At the rear of the house there was a gravel or dirt pathway leading from the edge of the driveway to the back door of the house. The pathway was about 1 1/2 feet from the wall and was separated from the house by a row of plants. On the rear wall of the house ivy vines extended from the ground to the roof, a distance of 8 or 9 feet. Miss Tassey testified that when Deyo began his work she did not specifically mention to him the removal of the vines but told him to paint the house, and took it for granted that he would take the vines from the wall and do whatever was necessary to complete the work. Before beginning the painting Deyo removed the vines from the side of the house and placed them in the narrow space between the wall and the pathway. Some of the ends of the vines extended into the path. Apparently the roots were not disturbed, since it is in evidence that the vines continued to grow between the time of their [81 Cal. App. 2d 653] dislodgment from the wall in September, 1943, and the date of the accident in May, 1944. The pathway was partially covered by dead leaves and the vines in some places grew under the leaves, where they could not be observed.

On the day of the accident appellant visited her daughter and son-in-law and while walking along the pathway toward the rear door of the house her foot was caught by one of the vines and she fell to the ground, causing the injuries for which she seeks to recover. After she fell a vine was found to be wrapped around her foot--it was over one foot and under the other. There were no tenants in the house other than appellant's son-in-law and daughter.

In Gerard v. Wilson Holding Co., 79 Cal. App. 2d 553 [180 P.2d 380], we affirmed a judgment in favor of a tenant's invitee against the owner of the premises and held that the tenant and her invitee were entitled to the exercise of ordinary care on the part of the owner of the leased premises.

In the instant case the vines were at least 8 feet long, extending from the ground to the roof, and were placed on the ground where the path was 1 1/2 feet distant from the wall; the vines were permitted to remain extended into the pathway for approximately nine months, during which time they continued to grow. Dead leaves covered the vines where they extended into the pathway.

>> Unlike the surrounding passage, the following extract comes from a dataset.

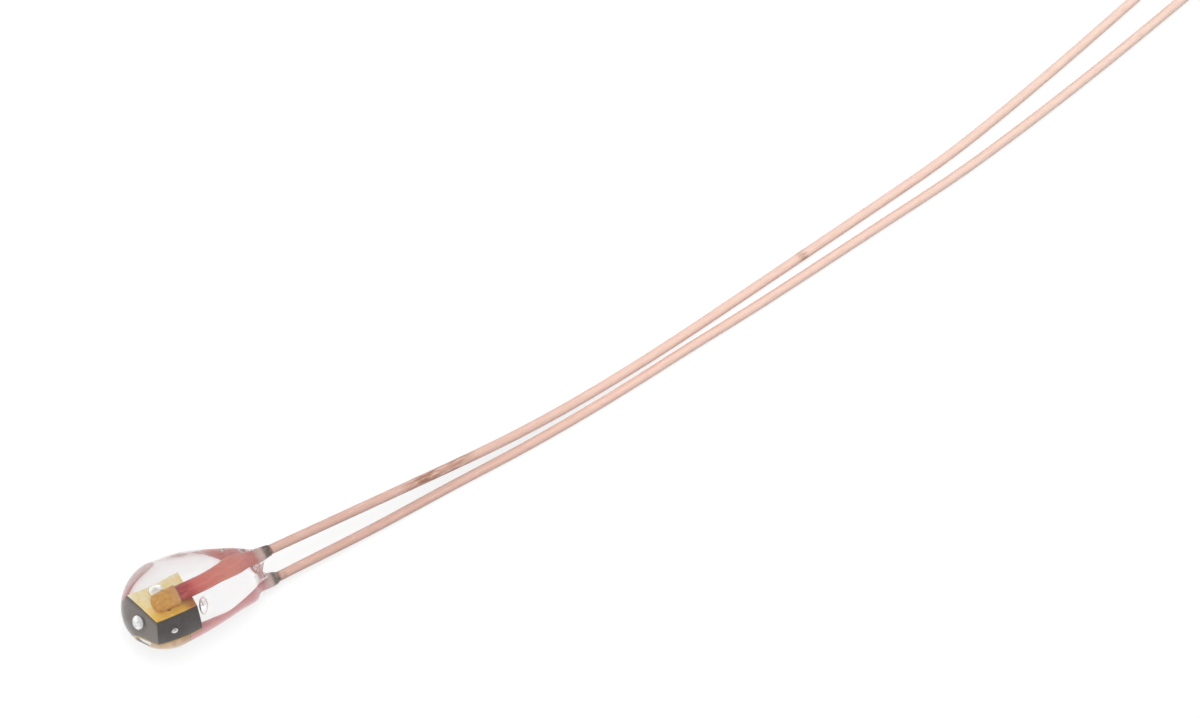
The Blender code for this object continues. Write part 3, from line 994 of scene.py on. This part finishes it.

Whether or not either or both of the respondents exercised ordinary care for the protection of the tenants and their invitees or were guilty of negligence in allowing the vines to remain for so long a time extending into the path were questions which should have been left to the jury.

Respondents concede that a landlord is liable for negligence resulting in making repairs or improvements, whether the same be made gratuitously or not, but claim that the evidence does not show that any repair to the property caused appellant to fall. They make the tenuous argument that the removal of the vines from the house and placing them on the pathway so that the walls could be painted did not constitute the making of a "repair" as that term is used in the rule that a landlord is liable for negligence in making repairs to the premises, and that the term is limited to structural changes when negligently made.

[2] It is common knowledge that it is necessary to paint a house at frequent intervals in order to preserve the woodwork [81 Cal. App. 2d 654] and to make the premises habitable. [3] While the painting does not necessarily require any change in the structure of a building, it is deemed to be a repair. The removal of the vines was essential in order that paint could be applied to the wall and is in the same category as a structural change insofar as the rule requiring the exercise of ordinary care is concerned.

[1b] We do not express an opinion as to whether or not respondent Deyo was an employee or an independent contractor. There is evidence from which the jury might have determined that he was an employee, to wit, that he worked by the hour and was provided with funds by Miss Tassey with which to purchase the paint; she decided the color and the number of coats of paint that should be applied; Deyo had not given her an estimate as to the cost of the work involved. If the case had been submitted to the jury and, upon the foregoing evidence, it had found that Deyo was Miss Tassey's employee, she would have been liable for his negligence under the doctrine of respondeat superior. [4] On the other hand, if the jury had found that Deyo was an independent contractor it might also have rendered a verdict against Miss Tassey on the ground that she was responsible for injuries to a tenant or to the tenant's invitee, resulting from the negligence of an independent contractor. (Bailey v. Zlotnick, (App. D. C.) 149 F.2d 505, 506; 32 Am.Jur., p. 618, ยง 741.) Furthermore, if Deyo should be found to be an independent contractor he would nevertheless be liable for his own negligent act in leaving the vines for a period of nine months where some of them extended into the pathway that was in use for access to the door at the rear of the house, knowing that as long as the roots were undisturbed they would continue to grow and extend further into the path.

Judgment reversed.

Moore, P. J., and McComb, J., concurred.